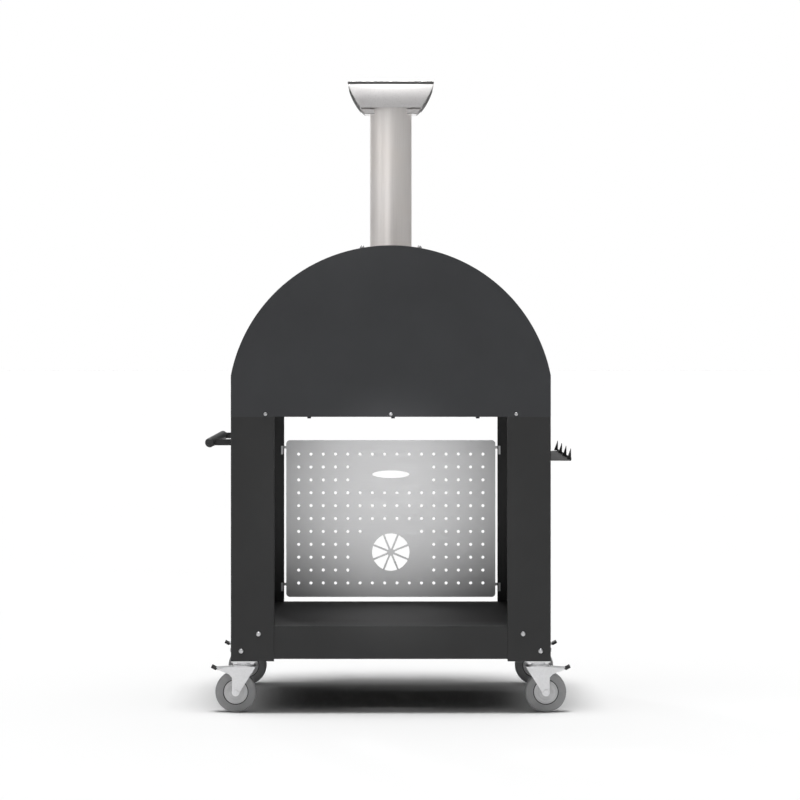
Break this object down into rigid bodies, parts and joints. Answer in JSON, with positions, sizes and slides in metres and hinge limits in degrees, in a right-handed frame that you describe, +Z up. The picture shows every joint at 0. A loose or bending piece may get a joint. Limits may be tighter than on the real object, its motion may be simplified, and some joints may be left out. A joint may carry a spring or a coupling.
{
  "type": "wood fired pizza oven",
  "caption": "Arched sheet-metal pizza oven with a flue and cowl, on an open wheeled base with a shelf, a perforated tool board, a push handle and a hook rail.",
  "frame": {"origin": "on the floor, at the middle of the object's overall width and length", "axes": "+Z up; -Y is the side with the mouth and the landing plate, +Y the plain back panel; +X the side with the push handle"},
  "size_m": [1.1154, 0.8536, 1.962],
  "materials": {
    "powder_coat": "matte",
    "handle_black": "satin",
    "bright_fastener": "satin",
    "dark_fastener": "satin",
    "zinc_plate": "satin",
    "brushed_stainless": "satin",
    "satin_stainless": "satin",
    "polished_stainless": "polished",
    "chamber_steel": "satin",
    "ceramic_fibre": "matte",
    "insulation_board": "matte",
    "refractory": "matte",
    "wheel_plastic": "matte",
    "grey_rubber": "matte",
    "dial_face": "matte",
    "needle_paint": "satin",
    "dial_glass": "gloss"
  },
  "bodies": {
    "base": {"leg_back_handle_side": "powder_coat", "leg_front_handle_side": "powder_coat", "leg_back_rail_side": "powder_coat", "leg_front_rail_side": "powder_coat", "shelf_pan": "powder_coat", "leg_foot_plates": "powder_coat", "frame_bolts": "bright_fastener", "caster_bolts": "zinc_plate", "caster_top_plates": "zinc_plate", "push_handle_grip": "handle_black", "push_handle_arms": "handle_black", "side_fitting_screws": "dark_fastener", "tool_rail": "handle_black", "oven_tray": "powder_coat", "tray_bolts": "dark_fastener", "back_panel": "powder_coat", "front_panel": "powder_coat", "end_panel_screws": "bright_fastener", "outer_shell": "powder_coat", "insulation_blanket": "ceramic_fibre", "inner_vault": "chamber_steel", "floor_insulation": "insulation_board", "floor_tiles": "refractory", "mouth_throat": "satin_stainless", "hearth_lip": "satin_stainless", "flue_collar": "satin_stainless", "flange_bolts": "bright_fastener", "flue_pipe": "satin_stainless", "cowl_trough": "polished_stainless", "cowl_walls": "polished_stainless", "cowl_cap": "polished_stainless", "thermometer_case": "polished_stainless", "thermometer_dial": "dial_face", "thermometer_glass": "dial_glass"},
    "pegboard": {"pegboard": "brushed_stainless", "pegboard_tabs": "brushed_stainless"},
    "door": {"door_panel": "satin_stainless", "door_insulation": "ceramic_fibre", "door_handle": "handle_black"},
    "thermometer_needle": {"thermometer_needle": "needle_paint"},
    "swivel_back_handle_side": {"caster_fork_back_handle_side": "zinc_plate", "caster_axle_back_handle_side": "zinc_plate"},
    "wheel_back_handle_side": {"wheel_core_back_handle_side": "wheel_plastic", "tyre_back_handle_side": "grey_rubber"},
    "pedal_back_handle_side": {"brake_pedal_back_handle_side": "zinc_plate"},
    "swivel_front_handle_side": {"caster_fork_front_handle_side": "zinc_plate", "caster_axle_front_handle_side": "zinc_plate"},
    "wheel_front_handle_side": {"wheel_core_front_handle_side": "wheel_plastic", "tyre_front_handle_side": "grey_rubber"},
    "pedal_front_handle_side": {"brake_pedal_front_handle_side": "zinc_plate"},
    "swivel_back_rail_side": {"caster_fork_back_rail_side": "zinc_plate", "caster_axle_back_rail_side": "zinc_plate"},
    "wheel_back_rail_side": {"wheel_core_back_rail_side": "wheel_plastic", "tyre_back_rail_side": "grey_rubber"},
    "pedal_back_rail_side": {"brake_pedal_back_rail_side": "zinc_plate"},
    "swivel_front_rail_side": {"caster_fork_front_rail_side": "zinc_plate", "caster_axle_front_rail_side": "zinc_plate"},
    "wheel_front_rail_side": {"wheel_core_front_rail_side": "wheel_plastic", "tyre_front_rail_side": "grey_rubber"},
    "pedal_front_rail_side": {"brake_pedal_front_rail_side": "zinc_plate"}
  },
  "joints": [
    {"name": "pegboard_lift", "type": "slide", "parent": "base", "child": "pegboard", "axis": [0, 0, 1], "range_m": [0, 0.021]},
    {"name": "door_lift_off", "type": "slide", "parent": "base", "child": "door", "axis": [0, -1, 0], "range_m": [0, 0.3]},
    {"name": "thermometer_pointer", "type": "hinge", "parent": "base", "child": "thermometer_needle", "pos_m": [0.335, -0.331, 1.15], "axis": [0, 1, 0], "range_deg": [0, 270]},
    {"name": "swivel_back_handle_side", "type": "hinge", "parent": "base", "child": "swivel_back_handle_side", "pos_m": [0.4465, 0.375, 0.138], "axis": [0, 0, 1], "continuous": true},
    {"name": "wheel_spin_back_handle_side", "type": "hinge", "parent": "swivel_back_handle_side", "child": "wheel_back_handle_side", "pos_m": [0.472, 0.375, 0.0625], "axis": [0, 1, 0], "continuous": true},
    {"name": "brake_back_handle_side", "type": "hinge", "parent": "swivel_back_handle_side", "child": "pedal_back_handle_side", "pos_m": [0.4325, 0.375, 0.13], "axis": [0, 1, 0], "range_deg": [0, 7]},
    {"name": "swivel_front_handle_side", "type": "hinge", "parent": "base", "child": "swivel_front_handle_side", "pos_m": [0.4465, -0.275, 0.138], "axis": [0, 0, 1], "continuous": true},
    {"name": "wheel_spin_front_handle_side", "type": "hinge", "parent": "swivel_front_handle_side", "child": "wheel_front_handle_side", "pos_m": [0.472, -0.275, 0.0625], "axis": [0, 1, 0], "continuous": true},
    {"name": "brake_front_handle_side", "type": "hinge", "parent": "swivel_front_handle_side", "child": "pedal_front_handle_side", "pos_m": [0.4325, -0.275, 0.13], "axis": [0, 1, 0], "range_deg": [0, 7]},
    {"name": "swivel_back_rail_side", "type": "hinge", "parent": "base", "child": "swivel_back_rail_side", "pos_m": [-0.4465, 0.375, 0.138], "axis": [0, 0, 1], "continuous": true},
    {"name": "wheel_spin_back_rail_side", "type": "hinge", "parent": "swivel_back_rail_side", "child": "wheel_back_rail_side", "pos_m": [-0.472, 0.375, 0.0625], "axis": [0, 1, 0], "continuous": true},
    {"name": "brake_back_rail_side", "type": "hinge", "parent": "swivel_back_rail_side", "child": "pedal_back_rail_side", "pos_m": [-0.4325, 0.375, 0.13], "axis": [0, -1, 0], "range_deg": [0, 7]},
    {"name": "swivel_front_rail_side", "type": "hinge", "parent": "base", "child": "swivel_front_rail_side", "pos_m": [-0.4465, -0.275, 0.138], "axis": [0, 0, 1], "continuous": true},
    {"name": "wheel_spin_front_rail_side", "type": "hinge", "parent": "swivel_front_rail_side", "child": "wheel_front_rail_side", "pos_m": [-0.472, -0.275, 0.0625], "axis": [0, 1, 0], "continuous": true},
    {"name": "brake_front_rail_side", "type": "hinge", "parent": "swivel_front_rail_side", "child": "pedal_front_rail_side", "pos_m": [-0.4325, -0.275, 0.13], "axis": [0, -1, 0], "range_deg": [0, 7]}
  ]
}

# What you are asked to do
Write out the data again, exactly and in full.

# Task answer
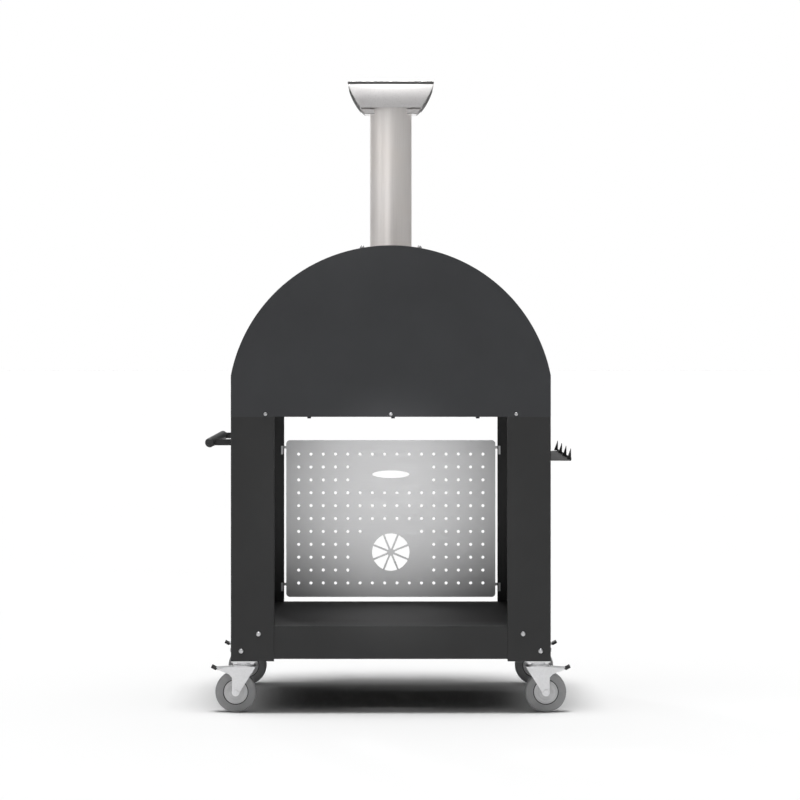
Break this object down into rigid bodies, parts and joints. Answer in JSON, with positions, sizes and slides in metres and hinge limits in degrees, in a right-handed frame that you describe, +Z up. The picture shows every joint at 0. A loose or bending piece may get a joint. Limits may be tighter than on the real object, its motion may be simplified, and some joints may be left out. A joint may carry a spring or a coupling.
{
  "type": "wood fired pizza oven",
  "caption": "Arched sheet-metal pizza oven with a flue and cowl, on an open wheeled base with a shelf, a perforated tool board, a push handle and a hook rail.",
  "frame": {"origin": "on the floor, at the middle of the object's overall width and length", "axes": "+Z up; -Y is the side with the mouth and the landing plate, +Y the plain back panel; +X the side with the push handle"},
  "size_m": [1.1154, 0.8536, 1.962],
  "materials": {
    "powder_coat": "matte",
    "handle_black": "satin",
    "bright_fastener": "satin",
    "dark_fastener": "satin",
    "zinc_plate": "satin",
    "brushed_stainless": "satin",
    "satin_stainless": "satin",
    "polished_stainless": "polished",
    "chamber_steel": "satin",
    "ceramic_fibre": "matte",
    "insulation_board": "matte",
    "refractory": "matte",
    "wheel_plastic": "matte",
    "grey_rubber": "matte",
    "dial_face": "matte",
    "needle_paint": "satin",
    "dial_glass": "gloss"
  },
  "bodies": {
    "base": {"leg_back_handle_side": "powder_coat", "leg_front_handle_side": "powder_coat", "leg_back_rail_side": "powder_coat", "leg_front_rail_side": "powder_coat", "shelf_pan": "powder_coat", "leg_foot_plates": "powder_coat", "frame_bolts": "bright_fastener", "caster_bolts": "zinc_plate", "caster_top_plates": "zinc_plate", "push_handle_grip": "handle_black", "push_handle_arms": "handle_black", "side_fitting_screws": "dark_fastener", "tool_rail": "handle_black", "oven_tray": "powder_coat", "tray_bolts": "dark_fastener", "back_panel": "powder_coat", "front_panel": "powder_coat", "end_panel_screws": "bright_fastener", "outer_shell": "powder_coat", "insulation_blanket": "ceramic_fibre", "inner_vault": "chamber_steel", "floor_insulation": "insulation_board", "floor_tiles": "refractory", "mouth_throat": "satin_stainless", "hearth_lip": "satin_stainless", "flue_collar": "satin_stainless", "flange_bolts": "bright_fastener", "flue_pipe": "satin_stainless", "cowl_trough": "polished_stainless", "cowl_walls": "polished_stainless", "cowl_cap": "polished_stainless", "thermometer_case": "polished_stainless", "thermometer_dial": "dial_face", "thermometer_glass": "dial_glass"},
    "pegboard": {"pegboard": "brushed_stainless", "pegboard_tabs": "brushed_stainless"},
    "door": {"door_panel": "satin_stainless", "door_insulation": "ceramic_fibre", "door_handle": "handle_black"},
    "thermometer_needle": {"thermometer_needle": "needle_paint"},
    "swivel_back_handle_side": {"caster_fork_back_handle_side": "zinc_plate", "caster_axle_back_handle_side": "zinc_plate"},
    "wheel_back_handle_side": {"wheel_core_back_handle_side": "wheel_plastic", "tyre_back_handle_side": "grey_rubber"},
    "pedal_back_handle_side": {"brake_pedal_back_handle_side": "zinc_plate"},
    "swivel_front_handle_side": {"caster_fork_front_handle_side": "zinc_plate", "caster_axle_front_handle_side": "zinc_plate"},
    "wheel_front_handle_side": {"wheel_core_front_handle_side": "wheel_plastic", "tyre_front_handle_side": "grey_rubber"},
    "pedal_front_handle_side": {"brake_pedal_front_handle_side": "zinc_plate"},
    "swivel_back_rail_side": {"caster_fork_back_rail_side": "zinc_plate", "caster_axle_back_rail_side": "zinc_plate"},
    "wheel_back_rail_side": {"wheel_core_back_rail_side": "wheel_plastic", "tyre_back_rail_side": "grey_rubber"},
    "pedal_back_rail_side": {"brake_pedal_back_rail_side": "zinc_plate"},
    "swivel_front_rail_side": {"caster_fork_front_rail_side": "zinc_plate", "caster_axle_front_rail_side": "zinc_plate"},
    "wheel_front_rail_side": {"wheel_core_front_rail_side": "wheel_plastic", "tyre_front_rail_side": "grey_rubber"},
    "pedal_front_rail_side": {"brake_pedal_front_rail_side": "zinc_plate"}
  },
  "joints": [
    {"name": "pegboard_lift", "type": "slide", "parent": "base", "child": "pegboard", "axis": [0, 0, 1], "range_m": [0, 0.021]},
    {"name": "door_lift_off", "type": "slide", "parent": "base", "child": "door", "axis": [0, -1, 0], "range_m": [0, 0.3]},
    {"name": "thermometer_pointer", "type": "hinge", "parent": "base", "child": "thermometer_needle", "pos_m": [0.335, -0.331, 1.15], "axis": [0, 1, 0], "range_deg": [0, 270]},
    {"name": "swivel_back_handle_side", "type": "hinge", "parent": "base", "child": "swivel_back_handle_side", "pos_m": [0.4465, 0.375, 0.138], "axis": [0, 0, 1], "continuous": true},
    {"name": "wheel_spin_back_handle_side", "type": "hinge", "parent": "swivel_back_handle_side", "child": "wheel_back_handle_side", "pos_m": [0.472, 0.375, 0.0625], "axis": [0, 1, 0], "continuous": true},
    {"name": "brake_back_handle_side", "type": "hinge", "parent": "swivel_back_handle_side", "child": "pedal_back_handle_side", "pos_m": [0.4325, 0.375, 0.13], "axis": [0, 1, 0], "range_deg": [0, 7]},
    {"name": "swivel_front_handle_side", "type": "hinge", "parent": "base", "child": "swivel_front_handle_side", "pos_m": [0.4465, -0.275, 0.138], "axis": [0, 0, 1], "continuous": true},
    {"name": "wheel_spin_front_handle_side", "type": "hinge", "parent": "swivel_front_handle_side", "child": "wheel_front_handle_side", "pos_m": [0.472, -0.275, 0.0625], "axis": [0, 1, 0], "continuous": true},
    {"name": "brake_front_handle_side", "type": "hinge", "parent": "swivel_front_handle_side", "child": "pedal_front_handle_side", "pos_m": [0.4325, -0.275, 0.13], "axis": [0, 1, 0], "range_deg": [0, 7]},
    {"name": "swivel_back_rail_side", "type": "hinge", "parent": "base", "child": "swivel_back_rail_side", "pos_m": [-0.4465, 0.375, 0.138], "axis": [0, 0, 1], "continuous": true},
    {"name": "wheel_spin_back_rail_side", "type": "hinge", "parent": "swivel_back_rail_side", "child": "wheel_back_rail_side", "pos_m": [-0.472, 0.375, 0.0625], "axis": [0, 1, 0], "continuous": true},
    {"name": "brake_back_rail_side", "type": "hinge", "parent": "swivel_back_rail_side", "child": "pedal_back_rail_side", "pos_m": [-0.4325, 0.375, 0.13], "axis": [0, -1, 0], "range_deg": [0, 7]},
    {"name": "swivel_front_rail_side", "type": "hinge", "parent": "base", "child": "swivel_front_rail_side", "pos_m": [-0.4465, -0.275, 0.138], "axis": [0, 0, 1], "continuous": true},
    {"name": "wheel_spin_front_rail_side", "type": "hinge", "parent": "swivel_front_rail_side", "child": "wheel_front_rail_side", "pos_m": [-0.472, -0.275, 0.0625], "axis": [0, 1, 0], "continuous": true},
    {"name": "brake_front_rail_side", "type": "hinge", "parent": "swivel_front_rail_side", "child": "pedal_front_rail_side", "pos_m": [-0.4325, -0.275, 0.13], "axis": [0, -1, 0], "range_deg": [0, 7]}
  ]
}